**Given exercise**. Repeat the listing below word for word, stopping after the line that contains "are moved apart.".

**The records**.
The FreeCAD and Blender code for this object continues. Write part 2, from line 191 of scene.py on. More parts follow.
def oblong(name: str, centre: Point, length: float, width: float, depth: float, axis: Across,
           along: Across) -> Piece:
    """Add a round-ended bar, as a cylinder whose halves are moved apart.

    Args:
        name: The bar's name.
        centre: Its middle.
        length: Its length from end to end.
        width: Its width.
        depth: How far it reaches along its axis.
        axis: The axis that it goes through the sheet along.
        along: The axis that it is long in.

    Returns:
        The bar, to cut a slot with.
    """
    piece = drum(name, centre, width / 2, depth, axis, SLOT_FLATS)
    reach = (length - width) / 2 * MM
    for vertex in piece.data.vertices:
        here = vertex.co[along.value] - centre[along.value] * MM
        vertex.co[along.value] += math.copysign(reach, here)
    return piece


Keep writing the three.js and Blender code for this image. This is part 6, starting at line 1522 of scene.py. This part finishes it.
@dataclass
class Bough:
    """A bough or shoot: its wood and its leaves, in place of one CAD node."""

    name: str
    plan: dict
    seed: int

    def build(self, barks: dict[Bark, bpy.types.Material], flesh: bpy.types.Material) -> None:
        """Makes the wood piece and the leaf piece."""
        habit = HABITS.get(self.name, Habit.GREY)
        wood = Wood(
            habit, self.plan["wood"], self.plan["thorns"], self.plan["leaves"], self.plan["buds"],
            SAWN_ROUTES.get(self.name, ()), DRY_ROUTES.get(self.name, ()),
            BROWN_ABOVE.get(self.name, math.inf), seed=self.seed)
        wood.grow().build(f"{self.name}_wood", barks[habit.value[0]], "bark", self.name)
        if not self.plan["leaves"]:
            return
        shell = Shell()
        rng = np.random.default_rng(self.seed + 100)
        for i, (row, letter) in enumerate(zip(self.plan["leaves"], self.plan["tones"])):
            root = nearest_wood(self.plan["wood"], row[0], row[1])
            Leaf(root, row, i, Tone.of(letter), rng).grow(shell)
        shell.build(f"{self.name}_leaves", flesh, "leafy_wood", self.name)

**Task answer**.
The FreeCAD and Blender code for this object continues. Write part 2, from line 191 of scene.py on. More parts follow.
def oblong(name: str, centre: Point, length: float, width: float, depth: float, axis: Across,
           along: Across) -> Piece:
    """Add a round-ended bar, as a cylinder whose halves are moved apart.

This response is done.